New work in pastel underscores the medium's reliance on assured placement of color, informed by uncompromising vision.

Published March 25, 2004

[Images from Dunedin Fine Art Center]
Mary J. McInnis, Runoff.

Brooke Allison, Gift from Kyoto.
Terri Ford, Kory.

DUNEDIN - We can now say that, on the basis of lots of big exhibitions at prestigious museums and galleries over the past two years, painting and drawing are enjoying a new ascendancy.

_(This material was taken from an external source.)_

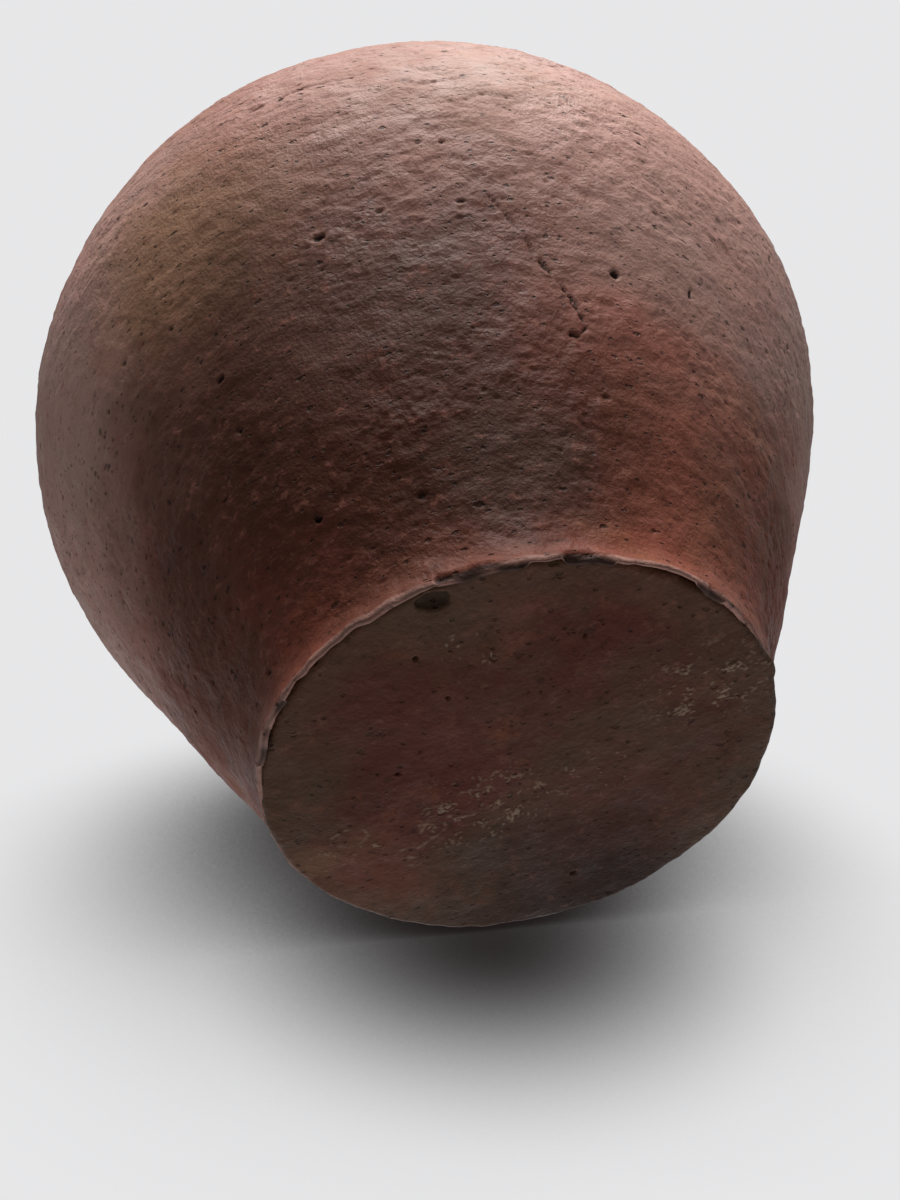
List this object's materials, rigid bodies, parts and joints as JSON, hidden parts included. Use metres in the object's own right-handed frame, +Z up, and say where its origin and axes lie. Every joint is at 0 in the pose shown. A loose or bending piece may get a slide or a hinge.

Well, duh, you might say, further adding that they never went away. No, they did not, but they weren't the hip mediums favored by young turks grabbing attention with their concept-based art. Which is not to say that some of the subject matter in the "new" paintings and drawings is less obtuse and head-scratching than many an installation that made some of us art-watchers feel very old.

Still, it's good to see a return to that confrontation between an artist's mind and hand afforded by tactile materials such as paint and brush or chalk and paper.

The exhibition at Dunedin Fine Art Center offers an opportunity to study one of the more popular of these mediums, pastel, which straddles painting and drawing.

Even though it can be linked to some of the oldest art - the chalk and charcoal cave drawings in France - pastel was invented in the 1500s. Unlike chalk, which is a natural material limited to red, white and black, pastel can be made in a range of colors by mixing pigment with a binding agent to form dry sticks. Like chalk, it was considered for years a drawing material. Leonardo da Vinci used pastels for some of his studies. But into the 18th century, chalk and charcoal continued to be the materials of choice for most sketching, with measured additions of pastel for color.

At that point, several artists began working exclusively in pastel, treating it as one would oils, among them Rosalba Carriera, whose portraits were prized by the nobility. Quentin de La Tour was one of the most celebrated portraitists of that era and favored pastel as well. The Impressionists, too, loved pastel's rich colors and luminous qualities, and Odilon Redon used pastel to create some of the mystical works that prefigured surrealism.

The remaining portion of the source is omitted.